§ **THE TASK**
Filter these entries so that only lines with the word "frame" remain.

§ **RECORDS SHOWN**
Begin
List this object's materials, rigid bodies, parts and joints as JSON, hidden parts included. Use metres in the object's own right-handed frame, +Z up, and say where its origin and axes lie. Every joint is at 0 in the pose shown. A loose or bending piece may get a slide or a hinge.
End
Begin
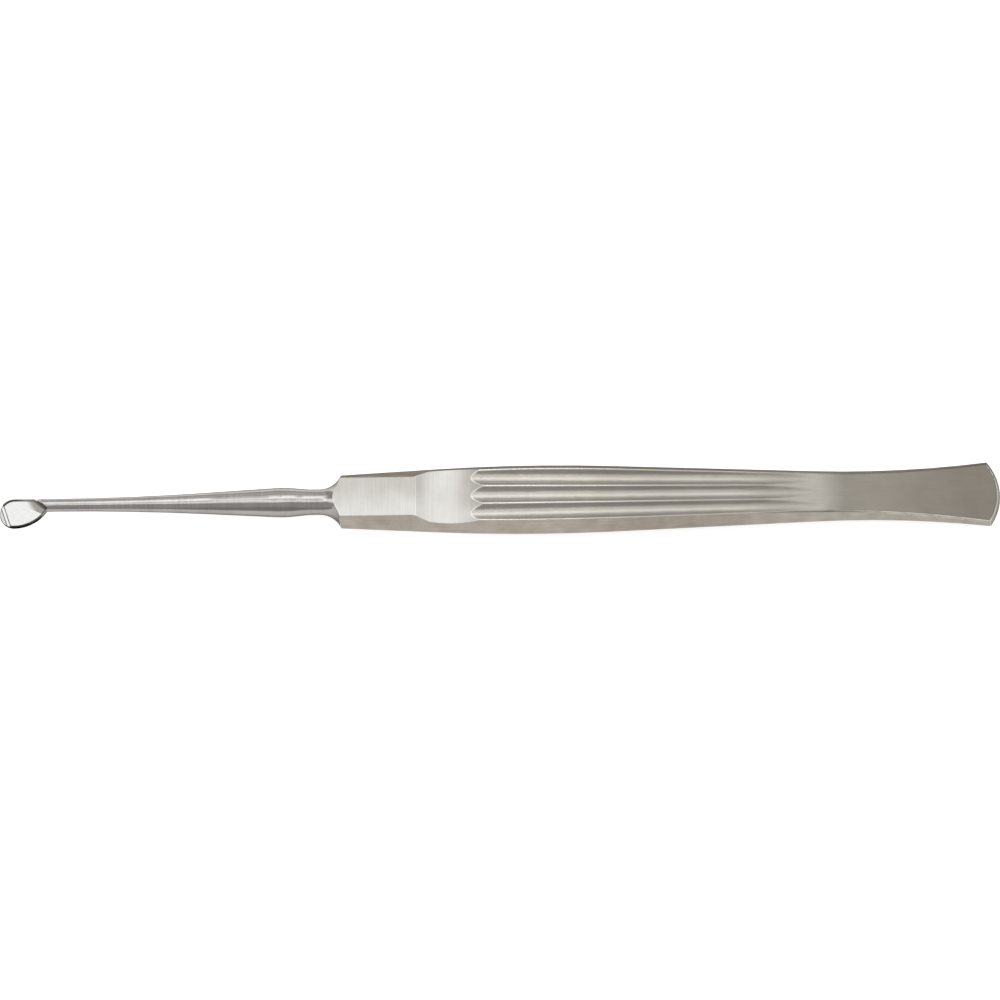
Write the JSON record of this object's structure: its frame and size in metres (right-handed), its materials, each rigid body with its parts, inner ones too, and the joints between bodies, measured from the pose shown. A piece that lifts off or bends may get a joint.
End
Begin
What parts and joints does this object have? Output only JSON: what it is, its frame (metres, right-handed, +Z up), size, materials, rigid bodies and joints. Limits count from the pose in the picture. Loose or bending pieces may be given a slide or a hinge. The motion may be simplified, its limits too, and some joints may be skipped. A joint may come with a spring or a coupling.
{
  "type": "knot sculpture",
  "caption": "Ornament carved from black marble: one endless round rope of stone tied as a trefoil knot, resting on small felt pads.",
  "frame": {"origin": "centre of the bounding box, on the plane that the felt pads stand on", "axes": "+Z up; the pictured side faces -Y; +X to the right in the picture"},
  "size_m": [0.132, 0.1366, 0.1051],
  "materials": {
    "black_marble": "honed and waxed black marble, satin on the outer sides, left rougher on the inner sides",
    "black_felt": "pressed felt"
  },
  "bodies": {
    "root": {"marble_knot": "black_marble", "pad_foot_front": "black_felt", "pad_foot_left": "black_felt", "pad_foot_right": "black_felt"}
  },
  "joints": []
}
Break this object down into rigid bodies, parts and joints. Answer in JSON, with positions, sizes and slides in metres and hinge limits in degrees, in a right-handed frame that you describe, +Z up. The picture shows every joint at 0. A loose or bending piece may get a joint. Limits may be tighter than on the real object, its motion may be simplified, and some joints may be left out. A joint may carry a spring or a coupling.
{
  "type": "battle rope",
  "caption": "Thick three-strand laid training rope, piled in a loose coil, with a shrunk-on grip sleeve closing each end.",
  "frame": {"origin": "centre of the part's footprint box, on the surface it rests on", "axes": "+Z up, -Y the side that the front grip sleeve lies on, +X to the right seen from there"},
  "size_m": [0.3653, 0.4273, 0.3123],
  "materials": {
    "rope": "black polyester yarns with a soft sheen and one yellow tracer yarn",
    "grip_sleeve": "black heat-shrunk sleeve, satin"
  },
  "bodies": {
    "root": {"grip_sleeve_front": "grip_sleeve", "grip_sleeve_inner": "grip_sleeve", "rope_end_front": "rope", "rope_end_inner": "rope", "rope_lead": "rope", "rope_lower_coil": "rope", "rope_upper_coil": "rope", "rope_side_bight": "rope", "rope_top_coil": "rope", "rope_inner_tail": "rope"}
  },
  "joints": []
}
End
§ **SOLUTION FOR THIS TASK**
List this object's materials, rigid bodies, parts and joints as JSON, hidden parts included. Use metres in the object's own right-handed frame, +Z up, and say where its origin and axes lie. Every joint is at 0 in the pose shown. A loose or bending piece may get a slide or a hinge.
Write the JSON record of this object's structure: its frame and size in metres (right-handed), its materials, each rigid body with its parts, inner ones too, and the joints between bodies, measured from the pose shown. A piece that lifts off or bends may get a joint.
What parts and joints does this object have? Output only JSON: what it is, its frame (metres, right-handed, +Z up), size, materials, rigid bodies and joints. Limits count from the pose in the picture. Loose or bending pieces may be given a slide or a hinge. The motion may be simplified, its limits too, and some joints may be skipped. A joint may come with a spring or a coupling.
  "frame": {"origin": "centre of the bounding box, on the plane that the felt pads stand on", "axes": "+Z up; the pictured side faces -Y; +X to the right in the picture"},
Break this object down into rigid bodies, parts and joints. Answer in JSON, with positions, sizes and slides in metres and hinge limits in degrees, in a right-handed frame that you describe, +Z up. The picture shows every joint at 0. A loose or bending piece may get a joint. Limits may be tighter than on the real object, its motion may be simplified, and some joints may be left out. A joint may carry a spring or a coupling.
  "frame": {"origin": "centre of the part's footprint box, on the surface it rests on", "axes": "+Z up, -Y the side that the front grip sleeve lies on, +X to the right seen from there"},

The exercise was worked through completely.